We must always guard, protect, and advance a solid liberal studies program at Calvin. To make long and important concessions to short-range goals, to Presentism, and to mere utility, would be to allow ourselves to be entangled in the ordinary affairs of this life.

(c) A third pressure we should resist is to make the college a mere reflection of the culture or lack of culture of the small communities from which we come.

A college must be in a position to serve the society which sponsors it, but it must serve it as a leader. We should seek to serve our society, not by reproducing the fashions and fads and the modes and patterns of thought and action which cater to the wholly ordinary and commonplace, and which are, in some cases, not even Christian. Our sensibilities, our conversations, our mode of life and thought should reflect that we are a Christian liberal arts college with a mission. We must raise the spiritual sights of our people as we raise our own. We must ever point members of our constituency to purposes and goals which would cause them to think on those things which are more excellent.

Thus far the soldier. How about the figure of the athlete and the husbandman?—or had you long forgotten that we planned to speak of the three figures of speech? Allow me to allay your fears. The remaining two are caught up in the first figure, and therefore the burden of what I have to say has well-nigh been said. Any slighting, therefore, of the athlete is not a reflection of my regard for athletics.

II. OBSERVATION

The athlete, says Paul, must observe all the rules of the contest, should he wish to win the crown. This “observation” is nothing more than discipline. Do not let that word worry you. I do not use it in the sense of punitive correction—rather, in the sense of balance, control, and direction. The athlete, of all people, must be highly disciplined not only in physical fitness and behavior, but also in the technique employed in carrying on his athletic exercise. Timing and control are nothing other than discipline.
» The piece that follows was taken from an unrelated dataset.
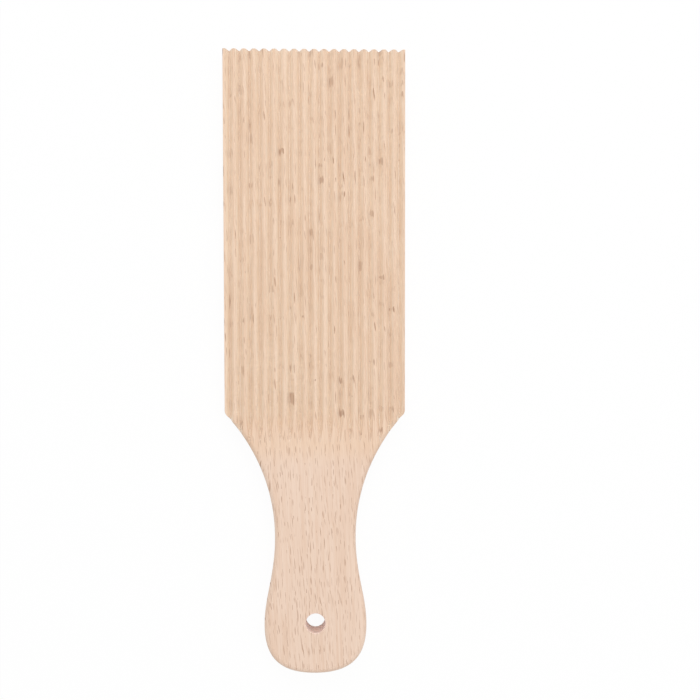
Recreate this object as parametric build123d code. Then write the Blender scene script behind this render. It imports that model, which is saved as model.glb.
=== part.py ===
from build123d import *
from math import cos, radians, sin, tan
import os

# Gnocchi board in one piece of beech: a ridged blade that pasta dough is rolled over,
# and a bulbous handle with a hole to hang it by.
# It lies on its back. +X runs from the handle's end to the blade's open end, +Z is up,
# and the origin is under the middle of the board. Lengths are in millimetres.

# The whole board. The blade is at its full width at its open end, and narrows a little to the shoulders.
board_length = 240.0
board_thickness = 10.0
blade_width = 70.0
blade_taper = 0.8

# The handle's outline. Each place is a distance from the handle's end.
bulb_place = 18.9
bulb_width = 39.4
neck_place = 52.5
neck_width = 31.2
shoulder_place = 100.5
shoulder_angle = 41.7

# How far each end of a curve keeps its direction, as a share of the room that it has
bulb_end_shares = (0.79, 0.59)
bulb_to_neck_shares = (0.32, 0.44)
neck_to_shoulder_shares = (0.34, 0.42)

# Edges: the handle is rounded over on both faces, the blade's shoulders and underside only eased
handle_edge_radius = 2.0
shoulder_radius = 3.0
easing_bite = 0.03
blade_edge_break = 0.4

# The hanging hole
hole_diameter = 7.5
hole_place = 19.6
hole_edge_break = 0.3

# The ridges, and the toothed wheel that cuts the grooves between them
groove_pitch = 3.84
groove_angle = 45.0
groove_floor_width = 0.3
ridge_radius = 0.85
ridge_drop = 0.15
groove_start_place = 103.0
cutter_radius = 32.0

# How far a cutter runs past what it cuts
overrun = 2.0

# Worked out from the sizes above
handle_end_x = -board_length / 2
blade_end_x = board_length / 2
shoulder_width = blade_width - blade_taper
ridge_top_z = board_thickness - ridge_drop
flank_angle = radians(groove_angle / 2)
groove_count = int(blade_width / groove_pitch)
ridge_shoulder_width = ridge_radius * cos(flank_angle)
ridge_shoulder_drop = ridge_radius * (1 - sin(flank_angle))
flank_width = (groove_pitch - groove_floor_width) / 2 - ridge_shoulder_width
groove_depth = ridge_shoulder_drop + flank_width / tan(flank_angle)
groove_floor_z = ridge_top_z - groove_depth
cutter_axis_z = groove_floor_z + cutter_radius
cutter_axis_x = handle_end_x + groove_start_place


def outline_place(distance, width):
    """Point on one side of the outline, at a distance from the handle's end."""
    return Vector(handle_end_x + distance, width / 2)


def handle_side():
    """Half of the handle's outline: round its end, over the bulb, in to the neck and out to the shoulder."""
    end = outline_place(0, 0)
    bulb = outline_place(bulb_place, bulb_width)
    neck = outline_place(neck_place, neck_width)
    shoulder = outline_place(shoulder_place, shoulder_width)

    across, along = bulb_end_shares
    end_to_bulb = Bezier(
        end,
        end + Vector(0, across * bulb.Y),
        bulb - Vector(along * bulb_place, 0),
        bulb,
    )

    from_bulb, to_neck = bulb_to_neck_shares
    waist = neck_place - bulb_place
    bulb_to_neck = Bezier(
        bulb,
        bulb + Vector(from_bulb * waist, 0),
        neck - Vector(to_neck * waist, 0),
        neck,
    )

    from_neck, to_shoulder = neck_to_shoulder_shares
    flare = shoulder_place - neck_place
    flare_end = Vector(cos(radians(shoulder_angle)), sin(radians(shoulder_angle)))
    neck_to_shoulder = Bezier(
        neck,
        neck + Vector(from_neck * flare, 0),
        shoulder - flare_end * (to_shoulder * flare),
        shoulder,
    )
    return [end_to_bulb, bulb_to_neck, neck_to_shoulder]


def make_blank():
    """The board before it is grooved and drilled: its outline in full thickness, with eased edges."""
    shoulder = outline_place(shoulder_place, shoulder_width)
    left_corner = outline_place(board_length, blade_width)
    right_corner = outline_place(board_length, -blade_width)
    left_side = handle_side() + [Line(shoulder, left_corner)]
    right_side = [mirror(edge, about=Plane.XZ) for edge in left_side]
    face = make_face(left_side + [Line(left_corner, right_corner)] + right_side)
    blank = extrude(face, amount=board_thickness)

    # The handle's long edges on both faces, from the end up to the shoulders
    handle_edges = blank.edges().filter_by(GeomType.BEZIER)
    blank = fillet(handle_edges, handle_edge_radius)

    # The blade's straight edges on the back
    back_edges = blank.edges().filter_by(GeomType.LINE).group_by(Axis.Z)[0]
    blank = chamfer(back_edges, blade_edge_break)

    easing = shoulder_easing()
    return blank - easing - mirror(easing, about=Plane.XZ)


def shoulder_easing():
    """What is rounded off the left shoulder: a wedge about its corner, less a circle inside it."""
    half_turn = radians(shoulder_angle / 2)
    shoulder = outline_place(shoulder_place, shoulder_width)
    outward = Vector(-sin(half_turn), cos(half_turn))
    centre = shoulder - outward * (shoulder_radius / cos(half_turn) + easing_bite)
    reach = shoulder_radius + overrun
    wedge = Polygon(
        centre,
        centre + Vector(0, reach),
        centre + outward * reach,
        centre + outward.rotate(Axis.Z, shoulder_angle / 2) * reach,
        align=None,
    )
    return extrude(wedge - Pos(centre) * Circle(shoulder_radius), amount=board_thickness)


def ridge_arc(crest_y, start_angle, end_angle):
    """Rounded top of the ridge at crest_y. Angles in degrees go round from +Y, and 90 is its top."""
    centre = (crest_y, ridge_top_z - ridge_radius)
    return CenterArc(centre, ridge_radius, start_angle, end_angle - start_angle)


def groove_walls(left_crest, right_crest):
    """The two slanting flanks and the narrow floor between a pair of ridges."""
    middle = (left_crest + right_crest) / 2
    flank_top_z = ridge_top_z - ridge_shoulder_drop
    return Polyline(
        (left_crest + ridge_shoulder_width, flank_top_z),
        (middle - groove_floor_width / 2, groove_floor_z),
        (middle + groove_floor_width / 2, groove_floor_z),
        (right_crest - ridge_shoulder_width, flank_top_z),
    )


def cutter_section():
    """Half section of the toothed wheel, across its width and from its axle down to its teeth.

    Its lower side is the ridged face's own profile, which runs level past the outermost ridges.
    """
    right_foot = groove_angle / 2
    left_foot = 180 - groove_angle / 2
    crests = [(number - groove_count / 2) * groove_pitch for number in range(groove_count + 1)]
    far_y = blade_width / 2 + overrun

    edges = [ridge_arc(crest, right_foot, left_foot) for crest in crests[1:-1]]
    edges += [groove_walls(left, right) for left, right in zip(crests, crests[1:])]
    edges.append(ridge_arc(crests[0], right_foot, 90))
    edges.append(ridge_arc(crests[-1], 90, left_foot))
    edges.append(
        Polyline(
            (crests[-1], ridge_top_z),
            (far_y, ridge_top_z),
            (far_y, cutter_axis_z),
            (-far_y, cutter_axis_z),
            (-far_y, ridge_top_z),
            (crests[0], ridge_top_z),
        )
    )
    return make_face(edges)


def make_cutter():
    """What the toothed wheel sweeps: straight along the blade, and a quarter turn where it lifts out."""
    upright = Plane(origin=(cutter_axis_x, 0, 0), x_dir=(0, 1, 0), z_dir=(1, 0, 0))
    section = upright * cutter_section()
    run = extrude(section, amount=blade_end_x - cutter_axis_x + overrun)
    axle = Axis((cutter_axis_x, 0, cutter_axis_z), (0, 1, 0))
    lift = revolve(section, axis=axle, revolution_arc=90)
    return run, lift


def make_hole_drill():
    """The hanging hole with both of its rims broken."""
    place = (handle_end_x + hole_place, 0, 0)
    radius = hole_diameter / 2
    rim_radius = radius + hole_edge_break
    top = board_thickness
    half_section = Polyline(
        (0, -overrun),
        (rim_radius, -overrun),
        (rim_radius, 0),
        (radius, hole_edge_break),
        (radius, top - hole_edge_break),
        (rim_radius, top),
        (rim_radius, top + overrun),
        (0, top + overrun),
        close=True,
    )
    drill = revolve(Plane.XZ * make_face(half_section), axis=Axis.Z)
    return Pos(*place) * drill


def make_board():
    """The finished board as one solid."""
    run, lift = make_cutter()
    return make_blank() - run - lift - make_hole_drill()


board = make_board()
print("board volume", round(board.volume), "groove depth", round(groove_depth, 2), "grooves", groove_count)

os.makedirs("parts", exist_ok=True)
export_step(board, "parts/board.step")
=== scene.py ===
from math import cos, pi, radians, sin, sqrt, tan
from types import SimpleNamespace

import bmesh
import bpy
import numpy as np
from mathutils import Matrix, Vector


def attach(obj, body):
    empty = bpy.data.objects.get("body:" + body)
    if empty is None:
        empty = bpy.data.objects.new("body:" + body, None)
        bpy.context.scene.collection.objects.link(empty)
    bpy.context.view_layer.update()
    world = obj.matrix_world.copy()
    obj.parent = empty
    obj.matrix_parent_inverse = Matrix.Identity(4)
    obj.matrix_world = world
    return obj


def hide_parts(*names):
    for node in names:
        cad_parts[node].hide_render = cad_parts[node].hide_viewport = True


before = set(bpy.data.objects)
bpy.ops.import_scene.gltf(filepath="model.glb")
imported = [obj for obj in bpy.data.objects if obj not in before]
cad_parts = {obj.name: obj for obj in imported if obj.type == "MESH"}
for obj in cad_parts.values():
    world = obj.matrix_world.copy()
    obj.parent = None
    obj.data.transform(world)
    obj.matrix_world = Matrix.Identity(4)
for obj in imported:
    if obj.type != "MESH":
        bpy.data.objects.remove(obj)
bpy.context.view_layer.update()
scene = bpy.context.scene
mm = 0.001  # shapes are worked out in millimetres, and put into Blender in metres


def addObject(name, data):
    added = bpy.data.objects.new(name, data)
    scene.collection.objects.link(added)
    return added


# The camera's place in millimetres, and the directions of its right side, its top and its back
cameraView = {
    "place": (-8.38, -0.37, 355.0),
    "right": (-0.00243, -0.99964, 0.02679),
    "up": (0.99996, -0.00266, -0.00876),
    "back": (0.00882, 0.02677, 0.99960),
    "lens": 46.21,
    "sensor": 36.0,
    "shift": (0.0143, 0.06),
    "reach": (0.01, 50.0),  # nearest and farthest that it sees, in metres
}


def makeCamera(view):
    data = bpy.data.cameras.new("camera")
    data.lens = view["lens"]
    data.sensor_width = view["sensor"]
    data.shift_x, data.shift_y = view["shift"]
    data.clip_start, data.clip_end = view["reach"]
    camera = addObject("camera", data)
    turn = Matrix((view["right"], view["up"], view["back"])).transposed()
    camera.matrix_world = Matrix.Translation([value * mm for value in view["place"]]) @ turn.to_4x4()
    scene.camera = camera


makeCamera(cameraView)
print("camera stands over the board")


boardShape = {
    "length": 240.0,
    "thickness": 10.0,
    "bladeWidth": 70.0,
    "bladeTaper": 0.8,  # how much narrower the blade is at the shoulders
    "bulb": (18.9, 39.4),  # distance from the handle's end, and width
    "neck": (52.5, 31.2),
    "shoulder": 100.5,
    "shoulderAngle": 41.7,
    "shoulderRadius": 3.0,
    # How far each end of the handle's three curves keeps its direction, as a share of the room it has
    "curveShares": ((0.79, 0.59), (0.32, 0.44), (0.34, 0.42)),
    "handleEdge": 2.0,
    "bladeEdge": 0.2,
    "backEdge": 0.4,
    "edgeBlend": 9.0,  # how far before the shoulder the handle's round edge starts to sharpen
    "endEdge": 0.2,
    "holePlace": 19.6,
    "holeRadius": 3.75,
    "holeEdge": 0.3,
}
ridgeShape = {
    "pitch": 3.84,
    "count": 18,
    "flankAngle": 22.5,
    "floorWidth": 0.3,
    "crestRadius": 0.85,
    "crestDrop": 0.15,
    "startPlace": 103.0,  # where the wheel's axle stops, from the handle's end
    "wheelRadius": 32.0,
}
# Painted light and shade on the cut faces, as how much of the wood's red, green and blue each part keeps: the
# flanks and the hole's wall are painted paler, as painted light where the grooves and the hole are shaded,
# and the groove floors darker, as painted shade
grooveLightPaint = {
    "crest": (1.003, 0.975, 0.917),
    "flankTop": (1.167, 1.273, 1.282),
    "flankFoot": (1.098, 1.263, 1.346),
    "floor": (0.884, 0.96, 0.996),
    "bore": (1.13, 1.15, 1.27),
}
# Where that painted light and shade and the ridges' kind of flecks lie. A fade starts so far behind the
# wheel's axle, and takes so far to come.
cutPaint = {
    "toneFade": (24.0, 10.0),
    "fleckFade": (14.0, 5.0),
    "flankDepth": 0.45,  # below the flat face, where the flanks have all of their painted light
    "steepSlope": 2.0,  # the slope from which a face counts as a flank
    "nudge": 0.01,  # sideways step that the slope is measured over
    "leastDepth": 0.05,  # a groove shallower than this counts as this deep
}
# How fine the mesh is. Whole numbers are counts, and the rest are millimetres or shares.
gridSteps = {
    "outlinePoints": {"tip": 1500, "waist": 1500, "flare": 3000, "shoulder": 400, "side": 800},
    "tipStep": 0.55,  # between cross lines, along the outline from the handle's end
    "tipReach": 34.0,  # how far along it those lines may go
    "tipLength": 24.0,  # where the handle's wider steps start, from the handle's end
    "handleStep": 1.1,
    "runOutStep": 0.28,
    "runOutLength": 15.0,
    "bladeStep": 3.4,
    "endGap": 0.3,  # between the open end's edge and the line before it
    "holeSteps": 26,
    "holeGap": 0.2,  # between the hole's rim and the lines beside it
    "holeSlack": 0.0001,  # a line this far past the rim still counts as on it
    "leastChord": 0.01,  # where the hole is narrower than this, it counts as closed
    "leastStep": 0.02,  # a cross line nearer than this to the one before it is left out
    "placeDigits": 6,
    # Lines along the board: on the flat land beside a crest, over the crest, and down its flank
    "landShares": (0, 1 / 3, 2 / 3),
    "crestShares": (0, 0.18, 0.36, 0.54, 0.7, 0.86, 1),
    "flankShares": (1 / 3, 2 / 3, 1),
    "sideLines": (0.2, 50.0),  # beyond the last crest. The far one ends up on the outline.
    "edgeSteps": 9,
    "wallSteps": 4,
    "backLines": 5,
    "endSteps": 4,
    "boreSteps": 6,
    "boreRimSteps": 4,
}
meshFinish = {
    "mergeGap": 0.004,  # points nearer than this become one
    "leastEdge": 0.002,
    "sharpAngle": 30.0,  # edges that turn by more than this, in degrees, are drawn sharp
}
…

Paul, looking around for an analogy to drive home his point, chose the athlete as his figure of speech. Just as an athlete exercises discipline in preparation for, as well as in the performance of, his exercise, so a Christian student at a Christian college must face a personal discipline as well as professional discipline of the academic career—this, in order to fulfill his function. And the discipline the student must face as an individual, the college must also face as a corporate personality. Discipline is not another condition which Paul imposes upon us. It is, rather, another facet of the requirement of complete commitment.

III. OCCUPATION

There remains, then, the figure of the husbandman. “The husbandman must first work before he can enjoy the fruits of his labor,” writes Paul. “That which you inherit from the past you must first earn in order to possess,” writes Goethe. There is no point in belaboring the obvious. Make your own application. Paul meant the third figure of speech. merely to function as an exclamation point.

Conclusion

There are three conditions for a successful Christian professional life prescribed in Paul’s message to us through Timothy: Preoccupation, Observation, and Occupation. Or, are these three facets of one condition total commitment! But Paul has not quite finished. The rules arc established, the conditions laid down. But the soldier has not yet won the approval of the one who enlisted him; the athlete has not yet won the crown; the husbandman has not yet tasted the fruit.

“Consider what I say,” writes Paul, “for the Lord shall give thee understanding in all things.” This understanding is given by the sanctifying grace of God. His Spirit, working in us and among us, will elevate and transform these rules to rewards, these requirements to achievements. Sharing in that grace—and in the measure that we do—we shall all together be Christian students at a Christian college, for then we shall have laid out whole educational enterprise at the feet of Christ.